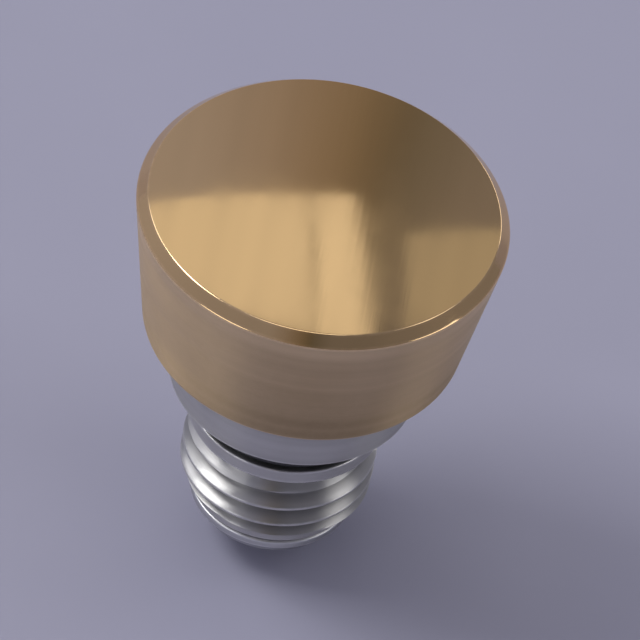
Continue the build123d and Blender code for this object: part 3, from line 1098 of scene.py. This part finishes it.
# %% [markdown]
# ## The camera
# The camera looks down on the head at the photograph's angle, about 46 degrees, and it is rolled a
# little so that the button leans to the right. A long lens from some way off keeps the ellipse of
# the face true, as in the photograph.

# %% Camera
CAMERA_ELEVATION = math.radians(45.6)
CAMERA_ROLL = math.radians(11.0)
LENS, FRAME_WIDTH = 500.0, 9.6
AIM = Vector((0.25, 0, 1.25)) * MM
camera_data = bpy.data.cameras.new("camera")
camera_data.lens = LENS
camera_data.clip_start = 0.01
to_camera = Vector((0, -math.cos(CAMERA_ELEVATION), math.sin(CAMERA_ELEVATION)))
distance = FRAME_WIDTH * MM * LENS / camera_data.sensor_width
camera = add_object("camera", camera_data)
camera.rotation_mode = "QUATERNION"
camera.location = AIM + to_camera * distance
level = (-to_camera).to_track_quat("-Z", "Y")
camera.rotation_quaternion = level @ Quaternion((0, 0, 1), CAMERA_ROLL)
bpy.context.scene.camera = camera
print(f"The camera stands {distance:.3f} m away")

# %% [markdown]
# ## What the polished face mirrors
# A mirror shows its surroundings, so the picture on the gold face is made by what stands round it.
# In the photograph a bright pane fills the face's near left part. It ends in a straight line across
# the middle, and a dim pane follows on the right after a dark gap. To put a panel where its
# reflection falls in the right place, the light's path is followed backwards: from the camera to a
# point on the dome, and from there along the mirrored direction. The corners below are places on
# the face as the camera sees it, in units of the face's half width, so a panel may reach past it.
# The bright pane has a fainter bar in it, as between two panes of a window.

# %% Panels behind the button
PANEL_DISTANCE = 0.45
PANEL_COLOUR = (1.0, 0.99, 0.97)


def mirrored(across, up):
    """The direction that the dome mirrors to the camera at a place on the face, as it sees it."""
    across, up = Matrix.Rotation(CAMERA_ROLL, 2) @ Vector((across, up))
    x, y = across * dome_edge, up * dome_edge / math.sin(CAMERA_ELEVATION)
    normal = Vector((x, y, math.sqrt(dome_radius**2 - x * x - y * y))).normalized()
    return 2 * normal.dot(to_camera) * normal - to_camera


def glow(name, colour, strength):
    """A plain glowing surface."""
    material, tree = new_material(name)[:2]
    tree.nodes.remove(tree.nodes["Principled BSDF"])
    light = add_node(tree, "ShaderNodeEmission", {"Color": (*colour, 1), "Strength": strength})
    tree.links.new(light.outputs[0], tree.nodes["Material Output"].inputs["Surface"])
    return material


def panel(name, strength, *corners):
    """A glowing panel whose reflection has these corners on the face."""
    places = [mirrored(*corner) * PANEL_DISTANCE for corner in corners]
    mesh = bpy.data.meshes.new(name)
    mesh.from_pydata(places, [], [range(len(corners))])
    mesh.materials.append(glow(name, PANEL_COLOUR, strength))
    add_object(name, mesh)
    print(f"{name}: strength {strength}")


left_low = ((-0.10, -0.74), (-0.60, -0.60), (-1.35, -0.22))
panel("left_pane", 0.76, (-1.35, 0.00), (-0.13, 0.00), *left_low)
panel("pane_bar", 0.52, (-0.13, 0.00), (-0.07, 0.00), (-0.04, -0.76), (-0.10, -0.74))
panel("middle_pane", 0.84, (-0.07, 0.00), (0.16, 0.00), (0.28, -0.85), (-0.04, -0.76))
panel("right_pane", 0.42, (0.46, -0.22), (1.35, -0.12), (1.35, -0.70), (0.47, -0.74))

# %% [markdown]
# ## The soft lamps
# The panels alone would leave the pusher dark. The key lamp stands high at the left and does most
# of the work. It is large for its distance, so shadows are soft, and it stands outside the part of
# the room that the face mirrors to the camera. The top lamp fills the face when it is seen from
# above, and two side lamps fill the shadows. The three low lamps are broad and mild. Turned metal
# draws each of them into a soft upright band of light, which is how an eye knows that it is turned.

# %% Lamps
LAMP_DISTANCE = 0.50


def soft_lamp(name, azimuth, elevation, size, radiance):
    """A square area lamp that faces the button. Azimuth 0 is behind it, and 90 to its right."""
    turn, rise = math.radians(azimuth), math.radians(elevation)
    flat = math.cos(rise)
    towards = Vector((math.sin(turn) * flat, math.cos(turn) * flat, math.sin(rise)))
    data = bpy.data.lights.new(name, "AREA")
    data.size = size
    data.energy = radiance * math.pi * size * size
    lamp = add_object(name, data)
    lamp.location = towards * LAMP_DISTANCE
    lamp.rotation_mode = "QUATERNION"
    lamp.rotation_quaternion = towards.to_track_quat("Z", "Y")
    print(f"{name}: {data.energy:.2f} W")


soft_lamp("key_lamp", -88, 52, 0.20, 6.9)
soft_lamp("top_lamp", 180, 86, 0.22, 1.2)
soft_lamp("left_lamp", -64, 38, 0.20, 1.5)
soft_lamp("right_lamp", 82, 52, 0.18, 1.2)
soft_lamp("low_left_lamp", -138, 13, 0.24, 1.5)
soft_lamp("low_right_lamp", 104, 10, 0.24, 1.5)
soft_lamp("low_back_lamp", 32, 9, 0.24, 1.4)

# %% [markdown]
# ## The room beyond
# Above the panes the face mirrors the room itself, and in the photograph that isn't one tone. From
# left to right it goes from the floor's lavender through a warm brown to a dark place, and then up
# again. A colour ramp over the direction's X does this, with a smooth blend between its stops. The
# room is also a little dimmer in front, so that the head's wall isn't brighter than its face.

# %% World
SKY = (
    (-0.25, (0.37, 0.38, 0.48)),
    (-0.10, (0.30, 0.28, 0.31)),
    (0.00, (0.24, 0.21, 0.19)),
    (0.07, (0.16, 0.145, 0.13)),
    (0.12, (0.14, 0.14, 0.14)),
    (0.25, (0.23, 0.23, 0.28)),
)
FRONT_DIMMING = (-0.7, 0.1, 0.75, 1.0)
world = bpy.data.worlds.new("studio")
bpy.context.scene.world = world
world.use_nodes = True
sky = world.node_tree
room = sky.nodes["Background"].inputs
direction = add_node(sky, "ShaderNodeTexCoord").outputs["Generated"]
parts = add_node(sky, "ShaderNodeSeparateXYZ", {0: direction}).outputs
sky_left, sky_right = SKY[0][0], SKY[-1][0]
across = rescale(sky, parts["X"], sky_left, sky_right)
ramp = add_node(sky, "ShaderNodeValToRGB", {"Fac": across})
stops = ramp.color_ramp.elements
ramp.color_ramp.interpolation = "B_SPLINE"
for place, colour in SKY[1:-1]:
    stops.new((place - sky_left) / (sky_right - sky_left)).color = (*colour, 1)
stops[0].color = (*SKY[0][1], 1)
stops[-1].color = (*SKY[-1][1], 1)
sky.links.new(ramp.outputs["Color"], room["Color"])
sky.links.new(rescale(sky, parts["Y"], *FRONT_DIMMING), room["Strength"])
bpy.context.scene.view_settings.view_transform = "Standard"
print("The room has", len(SKY), "tones")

* * * *

* [To be done]: Produce an exact copy of the whole listing.

* [Exercise solution]:
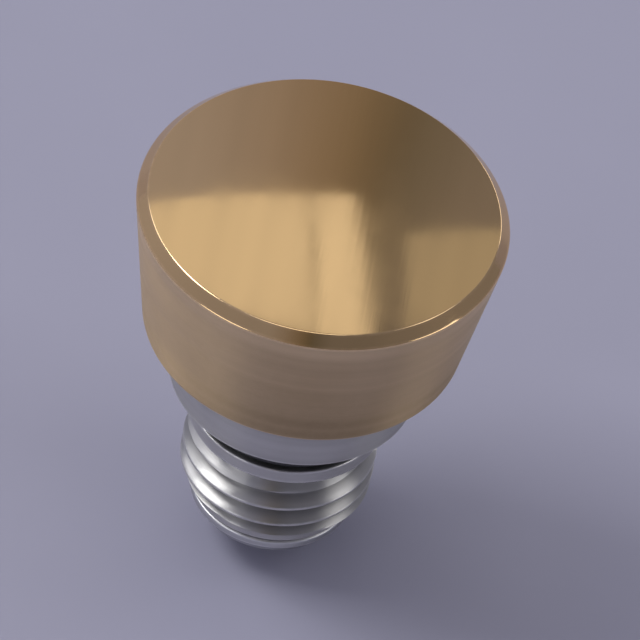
Continue the build123d and Blender code for this object: part 3, from line 1098 of scene.py. This part finishes it.
# %% [markdown]
# ## The camera
# The camera looks down on the head at the photograph's angle, about 46 degrees, and it is rolled a
# little so that the button leans to the right. A long lens from some way off keeps the ellipse of
# the face true, as in the photograph.

# %% Camera
CAMERA_ELEVATION = math.radians(45.6)
CAMERA_ROLL = math.radians(11.0)
LENS, FRAME_WIDTH = 500.0, 9.6
AIM = Vector((0.25, 0, 1.25)) * MM
camera_data = bpy.data.cameras.new("camera")
camera_data.lens = LENS
camera_data.clip_start = 0.01
to_camera = Vector((0, -math.cos(CAMERA_ELEVATION), math.sin(CAMERA_ELEVATION)))
distance = FRAME_WIDTH * MM * LENS / camera_data.sensor_width
camera = add_object("camera", camera_data)
camera.rotation_mode = "QUATERNION"
camera.location = AIM + to_camera * distance
level = (-to_camera).to_track_quat("-Z", "Y")
camera.rotation_quaternion = level @ Quaternion((0, 0, 1), CAMERA_ROLL)
bpy.context.scene.camera = camera
print(f"The camera stands {distance:.3f} m away")

# %% [markdown]
# ## What the polished face mirrors
# A mirror shows its surroundings, so the picture on the gold face is made by what stands round it.
# In the photograph a bright pane fills the face's near left part. It ends in a straight line across
# the middle, and a dim pane follows on the right after a dark gap. To put a panel where its
# reflection falls in the right place, the light's path is followed backwards: from the camera to a
# point on the dome, and from there along the mirrored direction. The corners below are places on
# the face as the camera sees it, in units of the face's half width, so a panel may reach past it.
# The bright pane has a fainter bar in it, as between two panes of a window.

# %% Panels behind the button
PANEL_DISTANCE = 0.45
PANEL_COLOUR = (1.0, 0.99, 0.97)


def mirrored(across, up):
    """The direction that the dome mirrors to the camera at a place on the face, as it sees it."""
    across, up = Matrix.Rotation(CAMERA_ROLL, 2) @ Vector((across, up))
    x, y = across * dome_edge, up * dome_edge / math.sin(CAMERA_ELEVATION)
    normal = Vector((x, y, math.sqrt(dome_radius**2 - x * x - y * y))).normalized()
    return 2 * normal.dot(to_camera) * normal - to_camera


def glow(name, colour, strength):
    """A plain glowing surface."""
    material, tree = new_material(name)[:2]
    tree.nodes.remove(tree.nodes["Principled BSDF"])
    light = add_node(tree, "ShaderNodeEmission", {"Color": (*colour, 1), "Strength": strength})
    tree.links.new(light.outputs[0], tree.nodes["Material Output"].inputs["Surface"])
    return material


def panel(name, strength, *corners):
    """A glowing panel whose reflection has these corners on the face."""
    places = [mirrored(*corner) * PANEL_DISTANCE for corner in corners]
    mesh = bpy.data.meshes.new(name)
    mesh.from_pydata(places, [], [range(len(corners))])
    mesh.materials.append(glow(name, PANEL_COLOUR, strength))
    add_object(name, mesh)
    print(f"{name}: strength {strength}")


left_low = ((-0.10, -0.74), (-0.60, -0.60), (-1.35, -0.22))
panel("left_pane", 0.76, (-1.35, 0.00), (-0.13, 0.00), *left_low)
panel("pane_bar", 0.52, (-0.13, 0.00), (-0.07, 0.00), (-0.04, -0.76), (-0.10, -0.74))
panel("middle_pane", 0.84, (-0.07, 0.00), (0.16, 0.00), (0.28, -0.85), (-0.04, -0.76))
panel("right_pane", 0.42, (0.46, -0.22), (1.35, -0.12), (1.35, -0.70), (0.47, -0.74))

# %% [markdown]
# ## The soft lamps
# The panels alone would leave the pusher dark. The key lamp stands high at the left and does most
# of the work. It is large for its distance, so shadows are soft, and it stands outside the part of
# the room that the face mirrors to the camera. The top lamp fills the face when it is seen from
# above, and two side lamps fill the shadows. The three low lamps are broad and mild. Turned metal
# draws each of them into a soft upright band of light, which is how an eye knows that it is turned.

# %% Lamps
LAMP_DISTANCE = 0.50


def soft_lamp(name, azimuth, elevation, size, radiance):
    """A square area lamp that faces the button. Azimuth 0 is behind it, and 90 to its right."""
    turn, rise = math.radians(azimuth), math.radians(elevation)
    flat = math.cos(rise)
    towards = Vector((math.sin(turn) * flat, math.cos(turn) * flat, math.sin(rise)))
    data = bpy.data.lights.new(name, "AREA")
    data.size = size
    data.energy = radiance * math.pi * size * size
    lamp = add_object(name, data)
    lamp.location = towards * LAMP_DISTANCE
    lamp.rotation_mode = "QUATERNION"
    lamp.rotation_quaternion = towards.to_track_quat("Z", "Y")
    print(f"{name}: {data.energy:.2f} W")


soft_lamp("key_lamp", -88, 52, 0.20, 6.9)
soft_lamp("top_lamp", 180, 86, 0.22, 1.2)
soft_lamp("left_lamp", -64, 38, 0.20, 1.5)
soft_lamp("right_lamp", 82, 52, 0.18, 1.2)
soft_lamp("low_left_lamp", -138, 13, 0.24, 1.5)
soft_lamp("low_right_lamp", 104, 10, 0.24, 1.5)
soft_lamp("low_back_lamp", 32, 9, 0.24, 1.4)

# %% [markdown]
# ## The room beyond
# Above the panes the face mirrors the room itself, and in the photograph that isn't one tone. From
# left to right it goes from the floor's lavender through a warm brown to a dark place, and then up
# again. A colour ramp over the direction's X does this, with a smooth blend between its stops. The
# room is also a little dimmer in front, so that the head's wall isn't brighter than its face.

# %% World
SKY = (
    (-0.25, (0.37, 0.38, 0.48)),
    (-0.10, (0.30, 0.28, 0.31)),
    (0.00, (0.24, 0.21, 0.19)),
    (0.07, (0.16, 0.145, 0.13)),
    (0.12, (0.14, 0.14, 0.14)),
    (0.25, (0.23, 0.23, 0.28)),
)
FRONT_DIMMING = (-0.7, 0.1, 0.75, 1.0)
world = bpy.data.worlds.new("studio")
bpy.context.scene.world = world
world.use_nodes = True
sky = world.node_tree
room = sky.nodes["Background"].inputs
direction = add_node(sky, "ShaderNodeTexCoord").outputs["Generated"]
parts = add_node(sky, "ShaderNodeSeparateXYZ", {0: direction}).outputs
sky_left, sky_right = SKY[0][0], SKY[-1][0]
across = rescale(sky, parts["X"], sky_left, sky_right)
ramp = add_node(sky, "ShaderNodeValToRGB", {"Fac": across})
stops = ramp.color_ramp.elements
ramp.color_ramp.interpolation = "B_SPLINE"
for place, colour in SKY[1:-1]:
    stops.new((place - sky_left) / (sky_right - sky_left)).color = (*colour, 1)
stops[0].color = (*SKY[0][1], 1)
stops[-1].color = (*SKY[-1][1], 1)
sky.links.new(ramp.outputs["Color"], room["Color"])
sky.links.new(rescale(sky, parts["Y"], *FRONT_DIMMING), room["Strength"])
bpy.context.scene.view_settings.view_transform = "Standard"
print("The room has", len(SKY), "tones")